= Apicata =

Wife of Sejanus, friend and confidant of the Roman Emperor Tiberius

Apicata was a woman of the 1st century AD in ancient Rome. She was married to Sejanus, friend and confidant of the Roman Emperor Tiberius.

==Biography==
===Early life===
Apicata may have been the daughter of Marcus Gavius Apicius, a gourmet who knew Sejanus when the latter was a young man. The reason for this assumption is mainly her unusual name "Apicata", which was likely a nickname derived from a cognomen instead of a common name for a woman of a Roman family. The name of Sejanus's wife can be found removed from an inscription but it appears to be a short name similar in length to Livia; Gavia would suit. Jane Bellemore has disputed that the woman named on the inscription was Apicata, and argued that the name could have belonged to a later wife of Sejanus (possibly Livilla).

===Marriage===
Apicata had borne Sejanus three children. He divorced her in the year 23 AD, when it seemed he might be able to marry his lover and co-conspirator Livilla, the wife of Drusus Julius Caesar (son of Tiberius). Drusus was a challenger to Sejanus's quest for power, but died in 23. Sejanus was reportedly seeking the imperial seat for himself and marriage to a member of the imperial family would have made his claim more plausible.

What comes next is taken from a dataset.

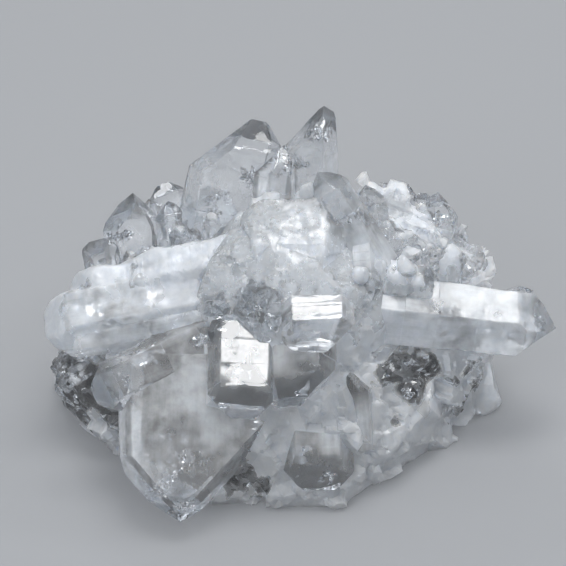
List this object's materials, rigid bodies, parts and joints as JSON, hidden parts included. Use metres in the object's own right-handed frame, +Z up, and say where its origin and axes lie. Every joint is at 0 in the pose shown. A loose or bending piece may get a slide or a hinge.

===Accusation against Sejanus and death===
Eight years later, in 31, Sejanus was accused of crimes severe enough to warrant his immediate execution, and he was killed. Sejanus and Apicata's three children were to be put to death as well so that Sejanus's line might have no more heirs. Their eldest son, Strabo, was executed six days later. According to Cassius Dio, Apicata wrote a letter to Tiberius accusing Sejanus and Livilla of having conspired to murder Drusus eight years earlier. Before (Note: The historian Cassius Dio records Apicata's death as having happened after all three of her children died, while the Fasti Ostienses records her as killing herself after her first child was killed, but before the second two.) the executions of her younger two children, Aelia Iunilla and Capito Aelianus, Apicata herself committed suicide.[The story should be read with caution. Barbara Levick says that Sejanus must have murdered Drusus in self-defense because only Tiberius stood between the Praetorian Prefect and the end of his career at the hands of Drusus. Furthermore, he says it is even less likely that Livilla would have been complicit in the destruction of her family, the key to her children's future. Levick dismisses the accusation of Apicata as the revenge of a woman whose husband left her for another.]

How Apicata came to be aware of Sejanus's crime is not known, as is whether the accusation was true at all, but her accusation was taken seriously. Tiberius had Livilla's slave Lygdus and Livilla's physician Eudemus tortured in order to extract a confirmation of this accusation.

Livilla was convicted. Her co-conspirators were condemned to death, though Dio reports that Livilla herself may have been spared from public execution "out of regard for her mother Antonia." It is not certain how Livilla died. The sources speculate that she was either executed privately or committed suicide. According to the historian Cassius Dio, Livilla was given over to her mother, Antonia Minor, who had Livilla starved to death.

==Legacy==
The modern narrative of Apicata often renders her as an avenger on a treacherous husband and the woman of higher station who broke up her marriage, and possibly scheming as much as her ex-husband, especially if her accusations were not true; contemporary epigraphy suggests in her time she elicited little sympathy and was seen as treacherous herself, and tainted by association with Sejanus.